Readers are not treated as clergy; they are ordinary members and are treated as such. However, First Readers, as stipulated in the Manual, are responsible for discipline and for maintaining the tenets, rules and by-laws of their respective branch churches and all First Readers, present and former, are especially charged with oversight of Mother Church officers in case of a dereliction of "official duties". All members are charged with this oversight, but particular emphasis is placed on First Readers.

All Readers in branches of The Mother Church are required by the Manual to be Mother Church members. Mother Church membership is not otherwise required of branch church members, however most are.

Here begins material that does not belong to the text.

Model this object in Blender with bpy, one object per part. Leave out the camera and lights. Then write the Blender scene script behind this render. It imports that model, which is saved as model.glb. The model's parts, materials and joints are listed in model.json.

==Marriages and funerals==
Church edifices are not used for baptisms, marriages, or funerals. Readers in Christian Science churches are not authorized to officiate marriages, which must be legal. Church members may ask another denomination's clergy or Justices of the Peace to perform marriages. The Christian Science faith has no specific requirement to have funeral services or about how such services might be conducted, therefore Readers have no specific funeral duties. However, if a memorial service is desired by someone, a Reader or another Christian Scientist may select some brief passages from the Bible and Eddy's writings for such purposes.

==Pastor and preachers==
In 1894, Mary Baker Eddy added the following ordination to the Manual:

I, Mary Baker Eddy, ordain the BIBLE, and SCIENCE AND HEALTH WITH KEY TO THE SCRIPTURES, Pastor over The Mother Church,—The First Church of Christ, Scientist, in Boston, Mass.,—and they will continue to preach for this Church and the world.

The "Explanatory Note" concerns the role of the Readers, the Bible, and Science and Health and begins with the sentence, "Friends: The Bible and the Christian Science textbook are our only preachers." Specifically, Readers in Christian Science churches are neither pastors nor preachers.